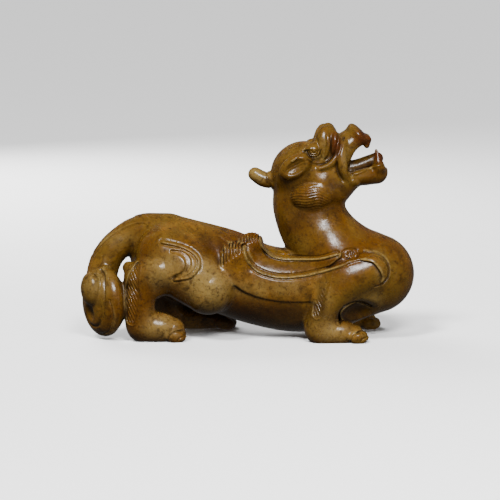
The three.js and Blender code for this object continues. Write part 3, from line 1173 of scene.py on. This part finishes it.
class Nodes:
    """Short ways to add and join the nodes of a material."""

    def __init__(self, material):
        material.use_nodes = True
        self.tree = material.node_tree
        self.shader = self.tree.nodes["Principled BSDF"]
        self.place = self.tree.nodes.new("ShaderNodeTexCoord").outputs["Object"]

    def link(self, source, socket):
        self.tree.links.new(source, socket)

    def attribute(self, name):
        node = self.tree.nodes.new("ShaderNodeAttribute")
        node.attribute_name = name
        return node.outputs["Fac"]

    def noise(self, scale, detail, roughness=0.6, distortion=0.0):
        node = self.tree.nodes.new("ShaderNodeTexNoise")
        self.link(self.place, node.inputs["Vector"])
        node.inputs["Scale"].default_value = scale
        node.inputs["Detail"].default_value = detail
        node.inputs["Roughness"].default_value = roughness
        node.inputs["Distortion"].default_value = distortion
        return node.outputs["Fac"]

    def math(self, operation, a, b):
        node = self.tree.nodes.new("ShaderNodeMath")
        node.operation = operation
        for socket, value in zip(node.inputs, (a, b)):
            if isinstance(value, (int, float)):
                socket.default_value = value
            else:
                self.link(value, socket)
        return node.outputs[0]

    def spread(self, value, low, high, to_low=0.0, to_high=1.0):
        """Maps low to high smoothly onto another range."""
        node = self.tree.nodes.new("ShaderNodeMapRange")
        node.interpolation_type = "SMOOTHSTEP"
        self.link(value, node.inputs["Value"])
        node.inputs["From Min"].default_value = low
        node.inputs["From Max"].default_value = high
        node.inputs["To Min"].default_value = to_low
        node.inputs["To Max"].default_value = to_high
        return node.outputs["Result"]

    def mix(self, share, a, b):
        node = self.tree.nodes.new("ShaderNodeMix")
        node.data_type = "RGBA"
        self.link(share, node.inputs["Factor"])
        for name, value in (("A_Color", a), ("B_Color", b)):
            socket = next(s for s in node.inputs if s.identifier == name)
            if isinstance(value, tuple):
                socket.default_value = (*value, 1)
            else:
                self.link(value, socket)
        return next(s for s in node.outputs if s.identifier == "Result_Color")


def stone_colour(nodes, recess):
    """Brown and olive clouds with patches of other colours, of painted highlights and of painted shade,
    veins, specks, raised edges with wear and painted highlights, and dirt with painted shade in the
    recesses.
    """
    broken = nodes.math("SUBTRACT", nodes.noise(95, 6, 0.65, 0.3), 0.5)

    def patch(name, low, high, most):
        ragged = nodes.math("ADD", nodes.attribute(name), broken)
        return nodes.spread(ragged, low, high, 0, most)

    clouds = nodes.spread(nodes.noise(34, 4, 0.55, 0.6), 0.36, 0.64)
    glow = nodes.spread(nodes.noise(70, 5, 0.6, 0.4), 0.5, 0.72, 0, 0.7)
    # Raised edges painted paler: wear and a painted highlight
    edge_wear_and_highlight = nodes.spread(nodes.attribute("wear_and_highlight"), 0.2, 0.7, 0, 0.7)
    blotches = nodes.spread(nodes.noise(150, 6, 0.7, 0.5), 0.52, 0.7, 0, 0.5)
    veins = nodes.spread(nodes.noise(300, 8, 0.75, 0.6), 0.5, 0.66, 0, 0.7)
    specks = nodes.spread(nodes.noise(900, 6, 0.75, 0.8), 0.5, 0.66, 0, 0.75)
    over_the_clouds = [
        (glow, GOLD),
        # Pale patches: paler stone and painted highlights. Dark patches: darker stone and painted shade
        (patch("pale", 0.1, 1.1, 0.7), CELADON),
        (patch("dark", 0.2, 1.2, 0.8), UMBER),
        (edge_wear_and_highlight, CELADON),
        (patch("russet", 0.25, 1.1, 0.85), RUSSET),
        (blotches, UMBER),
        (veins, UMBER),
        (specks, UMBER),
        # Dirt and painted shade in the recesses
        (recess, DIRT_AND_SHADE),
    ]
    colour = nodes.mix(clouds, BROWN, OLIVE)
    for share, other in over_the_clouds:
        colour = nodes.mix(share, colour, other)
    return colour


def bumps(nodes):
    """Tiny unevenness in the polish."""
    bump = nodes.tree.nodes.new("ShaderNodeBump")
    bump.inputs["Strength"].default_value = 0.25
    bump.inputs["Distance"].default_value = 0.0002
    nodes.link(nodes.noise(700, 6, 0.65), bump.inputs["Height"])
    return bump.outputs["Normal"]


def jade():
    """Brown and olive jade: cloudy colour, fine mottling, dark dirt and painted shade in the recesses, a
    waxy polish.
    """
    material = bpy.data.materials.new("jade")
    nodes = Nodes(material)
    inputs = nodes.shader.inputs
    # How recessed each point is: dirt and painted shade in the colour, and a duller polish
    recess = nodes.spread(nodes.attribute("recess"), 0.25, 1.2, 0, 0.75)
    nodes.link(stone_colour(nodes, recess), inputs["Base Color"])
    polish = nodes.spread(nodes.noise(420, 5), 0.4, 0.75, 0.2, 0.34)
    duller = nodes.math("MULTIPLY", recess, 0.2)
    nodes.link(nodes.math("ADD", polish, duller), inputs["Roughness"])
    nodes.link(bumps(nodes), inputs["Normal"])
    inputs["Subsurface Weight"].default_value = 0.12
    inputs["Subsurface Radius"].default_value = (1, 0.5, 0.15)
    inputs["Subsurface Scale"].default_value = 0.002
    inputs["IOR"].default_value = 1.5
    inputs["Specular IOR Level"].default_value = 0.3
    return material


# Studio


def camera():
    data = bpy.data.cameras.new("camera")
    data.sensor_width = SENSOR_WIDTH
    data.lens = SENSOR_WIDTH * CAMERA_DISTANCE / VIEW_WIDTH
    made = bpy.data.objects.new("camera", data)
    angle = np.radians(CAMERA_HEIGHT_ANGLE)
    made.location = CAMERA_TARGET + CAMERA_DISTANCE * Vector((0, -np.cos(angle), np.sin(angle)))
    made.rotation_euler = (np.pi / 2 - angle, 0, 0)
    bpy.context.scene.collection.objects.link(made)
    bpy.context.scene.camera = made


def lamp(name, kind, location, power, width, glossy=False):
    """A lamp that shines on the carving: a softbox of this width in metres, or a sky this wide in
    radians. A glossy one also shows in the polish."""
    data = bpy.data.lights.new(name, kind)
    data.energy = power
    if kind == "AREA":
        data.size = width
    else:
        data.angle = width
    made = bpy.data.objects.new(name, data)
    made.location = location
    made.visible_glossy = glossy
    made.rotation_euler = (Vector(location) - LIT_SPOT).to_track_quat("Z", "Y").to_euler()
    bpy.context.scene.collection.objects.link(made)


def floor():
    """A pale floor that throws no light back on the stone and isn't mirrored in it."""
    bpy.ops.mesh.primitive_plane_add(size=30)
    made = bpy.context.object
    made.name = "floor"
    made.visible_diffuse = False
    made.visible_glossy = False
    material = bpy.data.materials.new("floor")
    material.use_nodes = True
    inputs = material.node_tree.nodes["Principled BSDF"].inputs
    inputs["Base Color"].default_value = (0.92, 0.92, 0.92, 1)
    inputs["Roughness"].default_value = 0.9
    made.data.materials.append(material)


def surroundings():
    """A faint even light from all around."""
    world = bpy.data.worlds.new("studio")
    world.use_nodes = True
    inputs = world.node_tree.nodes["Background"].inputs
    inputs["Color"].default_value = (1, 1, 1, 1)
    inputs["Strength"].default_value = 0.14
    bpy.context.scene.world = world


def studio():
    floor()
    surroundings()
    lamp("sky", "SUN", (-0.35, -0.45, 0.8), power=4.5, width=0.25)
    lamp("front", "AREA", (0.1, -0.62, 0.55), power=10, width=0.22, glossy=True)
    lamp("low", "AREA", (0.5, -0.45, 0.1), power=3, width=0.3)
    lamp("back", "AREA", (-0.3, 0.5, 0.35), power=8, width=0.5)


# Whole scene

camera()
studio()
made = carve_beast()
made.data.materials.append(jade())
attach(made, "root")
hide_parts("jade_mythical_beast")
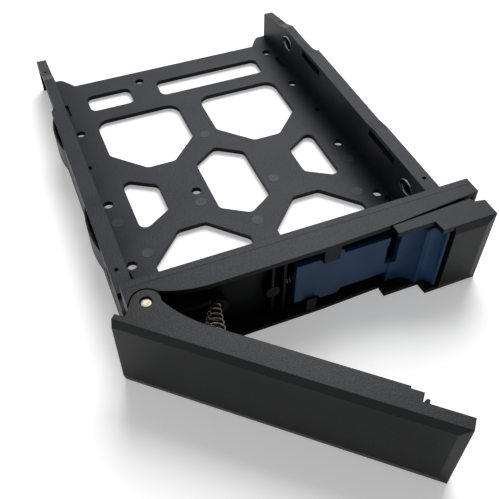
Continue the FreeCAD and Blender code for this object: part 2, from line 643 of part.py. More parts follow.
# guide on the back of the plate, between the housing's rails
block(slide, S["guide_left"], S["guide_right"], sf + S["slide_t"] - 0.2, back - S["slide_gap"],
      S["guide_low"], S["guide_high"])
# slot for the lever's hook
sk = sketch(slide, "XZ_Plane", -(sf + 3.0))
rect(sk, S["slot_left"], S["hook_low"] - 0.8, S["slot_right"], S["hook_high"] + 0.8)
pocket(slide, sk, 12.0, reverse=True)
# notch from the slot up through the top edge
sk = sketch(slide, "XZ_Plane", -(sf + 3.0))
rect(sk, S["notch_left"], S["hook_high"] + 0.6, S["notch_right"], S["grip_high"] + 1.0)
pocket(slide, sk, 12.0, reverse=True)
doc.recompute()

# --- lever ---------------------------------------------------------------------
# Drawn shut, about the hinge axis, then turned open.
lever = new_body("lever")
lf, lr, lt = S["lever_front"], S["lever_rear"], S["lever_t"]
sk = sketch(lever, "XY_Plane", S["base_z"])
outline(sk, [
    (-4.1, -1.2), (-3.3, -5.2), (-3.3, lf + lt), (S["lever_lip"], lf + lt), (S["lever_lip"], lf),
    (S["lever_len"], lf), (S["lever_len"], S["lever_relief"]), (S["lever_relief_u"], S["lever_relief"]),
    (S["lever_relief_u"], lr - 0.7), (73.4, lr - 0.7), (73.4, lr), (19.7, lr), (3.7, 1.95)],
    {11: (S["bezel_curve"] + 0.45, -1)})
pad(lever, sk, S["top_z"] - S["base_z"])
sk = sketch(lever, "XY_Plane", S["base_z"])
circle(sk, 0.0, 0.0, S["ear_r"] * 2)
pad(lever, sk, S["top_z"] - S["base_z"])
sk = sketch(lever, "XY_Plane", S["top_z"] - lt)
rect(sk, -12.0, lf + lt, S["lever_len"] - 1.6, 12.0)
pocket(lever, sk, S["top_z"] - S["base_z"] - 2 * lt)
for z0, z1 in ((S["lug_top"] + S["ear_rest"], S["top_z"] - lt + 0.2),
               (S["base_z"] + lt - 0.2, mid_z * 2 - S["lug_top"] - S["ear_rest"])):
    sk = sketch(lever, "XY_Plane", z0)
    circle(sk, 0.0, 0.0, S["ear_r"] * 2)
    pad(lever, sk, z1 - z0)
sk = sketch(lever, "XY_Plane", S["top_z"])
circle(sk, 0.0, 0.0, (S["pin_dia"] / 2 + S["pin_fit"]) * 2)
pocket(lever, sk, S["top_z"] - S["base_z"])
for z0, rev in ((S["top_z"], False), (S["base_z"], True)):
    sk = sketch(lever, "XY_Plane", z0)
    circle(sk, 0.0, 0.0, 3.5)
    pocket(lever, sk, S["pin_sink"], reverse=rev)
# hook that passes through the lock's slot
sk = sketch(lever, "XY_Plane", S["hook_low"])
hu, ht, hb, hr = S["hook_u"], S["hook_t"], S["hook_barb"], S["hook_reach"]
outline(sk, [(hu, lf + lt - 0.3), (hu + ht, lf + lt - 0.3), (hu + ht, hr), (hu, hr),
             (hu - hb, hr - 1.0), (hu, hr - 1.1)])
pad(lever, sk, S["hook_high"] - S["hook_low"])
panel(lever, S["lever_lip"], S["lever_len"], lf, S["face_rise"], S["lever_lip"],
      S["lever_len"] - S["face_bevel"], S["base_z"] + S["face_bevel"], S["top_z"] - S["face_bevel"])
lever.Placement = FreeCAD.Placement(V(px.value, py.value, 0), FreeCAD.Rotation(V(0, 0, 1), -S["open_deg"].value))
bind(lever, "Placement.Base.x", px)
bind(lever, "Placement.Base.y", py)
bind(lever, "Placement.Rotation.Angle", -S["open_deg"])
doc.recompute()

# --- hinge pin -------------------------------------------------------------------
pin = new_body("hinge_pin")
sk = sketch(pin, "XY_Plane", S["base_z"] + S["pin_sink"])
circle(sk, px, py, S["pin_dia"])
rod = pad(pin, sk, S["top_z"] - S["base_z"] - 2 * S["pin_sink"])
doc.recompute()
chamfer(pin, rod, edges(rod.Shape, lambda e: e.Curve.TypeId == "Part::GeomCircle"), 0.25)

# --- springs -----------------------------------------------------------------------


def coil(label, radii, wire_dia, pitch, length, base, turn):
    """A compression coil: a six-sided wire swept along a helix of short chords, its first end at base."""
    rise = (length - wire_dia).value
    turns = rise / pitch.value
    steps = int(math.ceil(turns * CHORDS))
    points = []
    for i in range(steps + 1):
        share, angle = i / steps, 2 * math.pi * turns * i / steps
        r = radii[0].value + (radii[1].value - radii[0].value) * share
        points.append(V(r * math.cos(angle), r * math.sin(angle), rise * share))
    path = doc.addObject("Part::Feature", label + "_path")
    path.Shape = Part.makePolygon(points)
    section = doc.addObject("Part::RegularPolygon", label + "_section")
    section.Polygon = 6
    bind(section, "Circumradius", wire_dia / 2)
    section.Placement = FreeCAD.Placement(points[0], FreeCAD.Rotation(V(0, 0, 1), points[1] - points[0]))
    sweep = doc.addObject("Part::Sweep", label)
    sweep.Sections = [section]
    sweep.Spine = (path, [])
    sweep.Solid = True
    sweep.Transition = "Right corner"
    sweep.Label = label
    sweep.Placement = FreeCAD.Placement(V(*[Q.of(b).value for b in base]), turn)
    for axis, size in zip("xyz", base):
        bind(sweep, "Placement.Base." + axis, size)
    return sweep


CHORDS = 12
# The kick spring leans to the lever's inner face, so its turns stay clear of the cup's floor.
lean = FreeCAD.Rotation(V(0, 0, 1), -S["spring_lean"].value)
spring = coil("kick_spring", (S["spring_r"], S["spring_r_end"]), S["spring_wire"], S["spring_pitch"],
              S["spring_len"], (S["spring_x"], S["cup_front"] + S["cup_sink"] - 0.1, S["spring_z"]),
              lean.multiply(FreeCAD.Rotation(V(1, 0, 0), 90)))
rib_x = S["rib_x"]
lock_spring = coil("latch_spring", (S["lock_spring_r"], S["lock_spring_r"]), S["lock_spring_wire"],
                   S["lock_spring_pitch"], S["guide_left"] - rib_x,
                   (rib_x + S["lock_spring_wire"] / 2, back - 1.5, mid_z),
                   FreeCAD.Rotation(V(0, 1, 0), 90))
doc.recompute()

# --- checks and export ---------------------------------------------------------------
bad = [o.Name + " " + " ".join(o.State) for o in doc.Objects
       if any(word in ("Invalid", "Error") for word in o.State)]
if bad:
    raise RuntimeError("objects in error: " + "; ".join(bad))
for item in (tray, bezel, endb, slide, lever, pin, spring, lock_spring):
    shape = item.Shape
    if shape.isNull() or not shape.isValid():
        raise RuntimeError(item.Label + " has no valid shape")
    if len(shape.Solids) != 1:
        raise RuntimeError("%s has %d solids" % (item.Label, len(shape.Solids)))
    shape.exportStep("parts/%s.step" % item.Label)
    box = shape.BoundBox
    print("%-14s volume %9.1f  x %7.2f %7.2f  y %7.2f %7.2f  z %6.2f %6.2f" % (
        item.Label, shape.Volume, box.XMin, box.XMax, box.YMin, box.YMax, box.ZMin, box.ZMax))
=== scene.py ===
"""Looks of a hot swap drive caddy: finishes, fine pieces, light and lens round its solids."""

import logging
import math
from contextlib import contextmanager
from dataclasses import dataclass, field
from enum import Enum
from typing import Callable, Iterator, Sequence

import bmesh
import bpy
from mathutils import Matrix, Vector


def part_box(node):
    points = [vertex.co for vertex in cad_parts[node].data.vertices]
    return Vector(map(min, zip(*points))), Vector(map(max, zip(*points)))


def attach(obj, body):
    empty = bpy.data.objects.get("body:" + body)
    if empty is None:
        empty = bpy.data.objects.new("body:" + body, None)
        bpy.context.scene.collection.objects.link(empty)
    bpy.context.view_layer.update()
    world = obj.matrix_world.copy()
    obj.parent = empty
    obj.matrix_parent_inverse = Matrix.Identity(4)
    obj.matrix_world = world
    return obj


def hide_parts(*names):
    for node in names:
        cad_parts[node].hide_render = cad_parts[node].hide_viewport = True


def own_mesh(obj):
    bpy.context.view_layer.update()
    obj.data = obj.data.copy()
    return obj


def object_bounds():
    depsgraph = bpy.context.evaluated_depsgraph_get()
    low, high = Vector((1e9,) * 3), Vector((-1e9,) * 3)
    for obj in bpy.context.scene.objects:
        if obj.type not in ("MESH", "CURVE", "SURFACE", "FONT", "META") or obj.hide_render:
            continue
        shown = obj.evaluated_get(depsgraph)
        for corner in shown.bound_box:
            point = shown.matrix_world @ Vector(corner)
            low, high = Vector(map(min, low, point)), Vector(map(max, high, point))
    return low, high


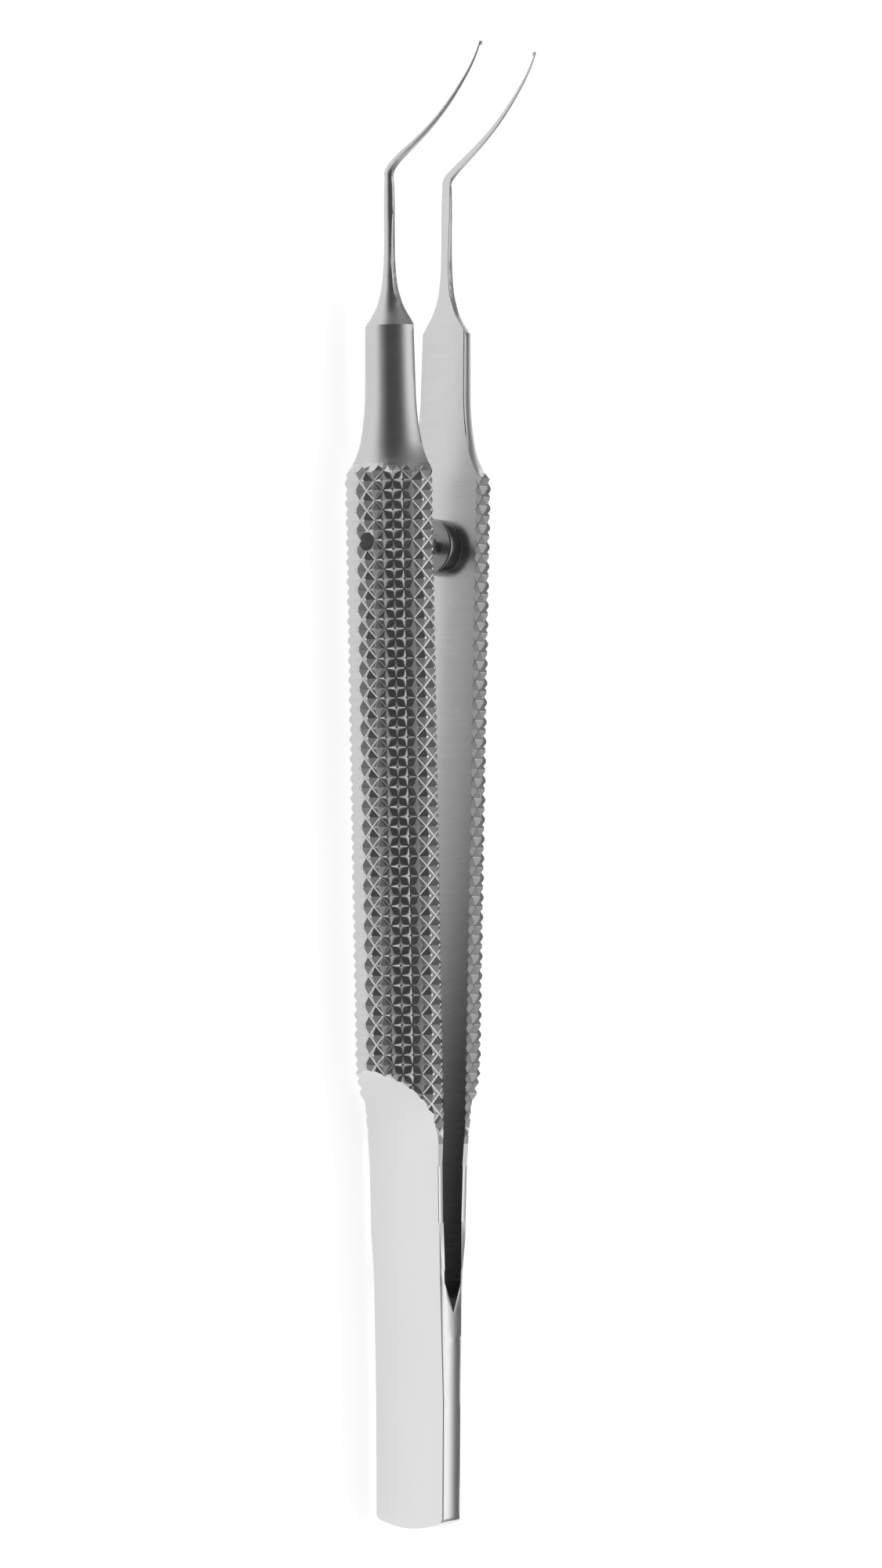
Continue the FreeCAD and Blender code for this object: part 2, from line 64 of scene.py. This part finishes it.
def radius_of(vertex, side):
    """Distance of a corner from the arm's axis, in mm."""
    station, outward, height = arm_place(vertex.co, side)
    return math.hypot(outward, height)


def move_to_radius(vertex, side, radius):
    """Moves a corner straight away from the arm's axis, or towards it."""
    station, outward, height = arm_place(vertex.co, side)
    share = radius / math.hypot(outward, height) - 1
    vertex.co.x += math.sin(SPLAY) * outward * share / MM_PER_M
    vertex.co.y += side * math.cos(SPLAY) * outward * share / MM_PER_M
    vertex.co.z += height * share / MM_PER_M


GUIDE_HOLE = 72.45
GUIDE_HOLE_RADIUS = 0.68
HOLE_RIM = 0.02


def in_guide_hole(station, height):
    """Whether a place is in the hole for the guide pin, or on its rim."""
    return math.hypot(station - GUIDE_HOLE, height) < GUIDE_HOLE_RADIUS + HOLE_RIM


LEAF_THICKNESS = 0.5
RAMP_START = 28.4
RAMP_RADIUS = 6
RAMP_SKEW = 0.2
CLEAR_OF_BAR = 7.52


def ramp_outward(station, height, side):
    """How far outward from the ground flat the milled leaf and its ramp lie."""
    along = station + side * RAMP_SKEW * height - RAMP_START
    if along > RAMP_RADIUS:
        return CLEAR_OF_BAR
    return LEAF_THICKNESS + RAMP_RADIUS - math.sqrt(RAMP_RADIUS**2 - max(along, 0) ** 2)


GRIP_START, GRIP_END = 28.3, 77.4
FLAT_MARGIN = 0.05
RAMP_MARGIN = 0.03


def on_grip(vertex, side):
    """Whether a corner is on the knurl, clear of the flat, the ramp, the flare and the hole."""
    station, outward, height = arm_place(vertex.co, side)
    below_ramp = FLAT_MARGIN < outward < ramp_outward(station, height, side) - RAMP_MARGIN
    return GRIP_START < station < GRIP_END and below_ramp and not in_guide_hole(station, height)


def select_knurl_edges(mesh, side, lower_end, higher_end):
    """Selects the knurl's edges whose two ends have radii in these ranges."""
    for edge in mesh.edges:
        ends = [mesh.vertices[number] for number in edge.vertices]
        low, high = sorted(radius_of(end, side) for end in ends)
        chosen = lower_end[0] < low < lower_end[1] and higher_end[0] < high < higher_end[1]
        edge.select = chosen and any(on_grip(end, side) for end in ends)


def bevel_selected(width, kind="EDGE", segments=1):
    """Bevels the corners or edges that were selected by their places."""
    bpy.context.tool_settings.mesh_select_mode = (kind == "VERT", kind == "EDGE", False)
    bpy.ops.object.mode_set(mode="EDIT")
    affect = {"VERT": "VERTICES", "EDGE": "EDGES"}[kind]
    bpy.ops.mesh.bevel(offset=width, offset_type="OFFSET", segments=segments, affect=affect)
    bpy.ops.mesh.select_all(action="DESELECT")
    bpy.ops.object.mode_set(mode="OBJECT")


LENGTHWISE = 0.6
SHARP = math.radians(40)


def break_edges(part, width, along):
    """Rounds the sharp lengthwise edges of a piece wherever along(x) is true."""
    faces_at = {}
    for face in part.data.polygons:
        for key in face.edge_keys:
            faces_at.setdefault(key, []).append(face)
    for edge in part.data.edges:
        faces = faces_at[edge.key]
        ends = [part.data.vertices[number].co for number in edge.vertices]
        lengthwise = abs(ends[0].x - ends[1].x) > LENGTHWISE * (ends[0] - ends[1]).length
        sharp = faces[0].normal.angle(faces[-1].normal) > SHARP
        edge.select = lengthwise and sharp and along(ends[0].x) and along(ends[1].x)
    bevel_selected(width, segments=2)


MERGE_DISTANCE = 0.000002
SAME_PLANE = math.radians(0.4)


def finished_copy(node_name, name):
    """A merged copy of a solid, whose flats are whole faces again, to be finished by hand."""
    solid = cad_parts[node_name]
    copy = bpy.data.objects.new(name, solid.data.copy())
    bpy.context.collection.objects.link(copy)
    bpy.context.view_layer.objects.active = copy
    copy.select_set(True)
    bpy.ops.mesh.customdata_custom_splitnormals_clear()
    bpy.ops.object.mode_set(mode="EDIT")
    bpy.ops.mesh.select_all(action="SELECT")
    bpy.ops.mesh.remove_doubles(threshold=MERGE_DISTANCE)
    bpy.ops.mesh.dissolve_limited(angle_limit=SAME_PLANE)
    bpy.ops.mesh.select_all(action="DESELECT")
    bpy.ops.object.mode_set(mode="OBJECT")
    copy.data.materials.clear()
    return copy


class Wire:
    """A shader socket that can be reckoned with like a number."""

    def __init__(self, tree, socket):
        self.tree = tree
        self.socket = socket

    def make(self, kind, settings=None, inputs=None):
        return make_node(self.tree, kind, settings, inputs)

    def maths(self, operation, *values):
        return self.make("ShaderNodeMath", {"operation": operation}, dict(enumerate(values)))[0]

    def ramp(self, low, high, low_value=0.0, high_value=1.0):
        """Goes smoothly from low_value to high_value while the wire goes from low to high."""
        ends = {"From Min": low, "From Max": high, "To Min": low_value, "To Max": high_value}
        smooth = {"interpolation_type": "SMOOTHSTEP"}
        return self.make("ShaderNodeMapRange", smooth, {"Value": self, **ends})[0]

    def noise(self, scale, detail):
        inputs = {"Vector": self, "Scale": scale, "Detail": detail}
        return self.make("ShaderNodeTexNoise", None, inputs)[0]

    def axes(self):
        return self.make("ShaderNodeSeparateXYZ", None, {0: self})

    def __add__(self, other):
        return self.maths("ADD", self, other)

    def __radd__(self, other):
        return self.maths("ADD", other, self)

    def __sub__(self, other):
        return self.maths("SUBTRACT", self, other)

    def __rsub__(self, other):
        return self.maths("SUBTRACT", other, self)

    def __mul__(self, other):
        return self.maths("MULTIPLY", self, other)

    def __rmul__(self, other):
        return self.maths("MULTIPLY", other, self)

    def __truediv__(self, other):
        return self.maths("DIVIDE", self, other)

    def __rtruediv__(self, other):
        return self.maths("DIVIDE", other, self)

    def __pow__(self, other):
        return self.maths("POWER", self, other)

    def __rpow__(self, other):
        return self.maths("POWER", other, self)


def make_node(tree, kind, settings=None, inputs=None):
    """Adds a node, with its settings set first and then its inputs, and gives its outputs."""
    made = tree.nodes.new(kind)
    for name, value in (settings or {}).items():
        setattr(made, name, value)
    for name, value in (inputs or {}).items():
        if isinstance(value, Wire):
            tree.links.new(value.socket, made.inputs[name])
        else:
            made.inputs[name].default_value = value
    return [Wire(tree, output) for output in made.outputs if output.enabled]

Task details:
Retype the records above, but only those lines that fall between the line containing "scene.py. This part finishes it." and the line containing "return math.hypot(outward, height)", with both of those lines included, exactly as written.

Task output:
Continue the FreeCAD and Blender code for this object: part 2, from line 64 of scene.py. This part finishes it.
def radius_of(vertex, side):
    """Distance of a corner from the arm's axis, in mm."""
    station, outward, height = arm_place(vertex.co, side)
    return math.hypot(outward, height)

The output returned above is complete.